## [The problem]
Please write out the material below exactly as given.
## start Data excerpt
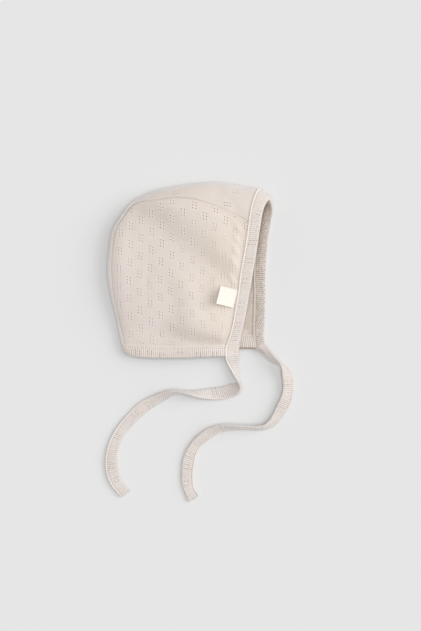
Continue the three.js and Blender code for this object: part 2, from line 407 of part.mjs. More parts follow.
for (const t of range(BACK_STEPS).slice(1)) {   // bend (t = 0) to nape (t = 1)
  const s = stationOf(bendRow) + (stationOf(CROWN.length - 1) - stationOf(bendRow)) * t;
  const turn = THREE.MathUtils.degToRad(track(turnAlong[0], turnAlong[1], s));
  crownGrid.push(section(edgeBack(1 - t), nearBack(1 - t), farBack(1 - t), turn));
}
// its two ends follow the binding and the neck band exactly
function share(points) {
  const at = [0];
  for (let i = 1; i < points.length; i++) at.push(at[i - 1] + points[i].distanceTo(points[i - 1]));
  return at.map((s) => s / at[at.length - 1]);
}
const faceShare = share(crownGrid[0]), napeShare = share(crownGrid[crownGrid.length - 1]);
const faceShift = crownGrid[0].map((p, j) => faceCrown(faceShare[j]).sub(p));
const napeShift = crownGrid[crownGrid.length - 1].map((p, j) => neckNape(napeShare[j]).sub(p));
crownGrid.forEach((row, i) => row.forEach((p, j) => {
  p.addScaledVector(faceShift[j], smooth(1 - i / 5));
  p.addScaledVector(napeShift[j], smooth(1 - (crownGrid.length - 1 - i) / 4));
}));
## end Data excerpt
## [Answer to the task]
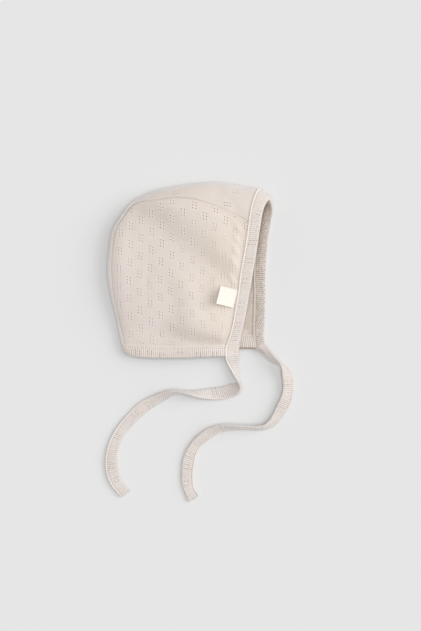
Continue the three.js and Blender code for this object: part 2, from line 407 of part.mjs. More parts follow.
for (const t of range(BACK_STEPS).slice(1)) {   // bend (t = 0) to nape (t = 1)
  const s = stationOf(bendRow) + (stationOf(CROWN.length - 1) - stationOf(bendRow)) * t;
  const turn = THREE.MathUtils.degToRad(track(turnAlong[0], turnAlong[1], s));
  crownGrid.push(section(edgeBack(1 - t), nearBack(1 - t), farBack(1 - t), turn));
}
// its two ends follow the binding and the neck band exactly
function share(points) {
  const at = [0];
  for (let i = 1; i < points.length; i++) at.push(at[i - 1] + points[i].distanceTo(points[i - 1]));
  return at.map((s) => s / at[at.length - 1]);
}
const faceShare = share(crownGrid[0]), napeShare = share(crownGrid[crownGrid.length - 1]);
const faceShift = crownGrid[0].map((p, j) => faceCrown(faceShare[j]).sub(p));
const napeShift = crownGrid[crownGrid.length - 1].map((p, j) => neckNape(napeShare[j]).sub(p));
crownGrid.forEach((row, i) => row.forEach((p, j) => {
  p.addScaledVector(faceShift[j], smooth(1 - i / 5));
  p.addScaledVector(napeShift[j], smooth(1 - (crownGrid.length - 1 - i) / 4));
}));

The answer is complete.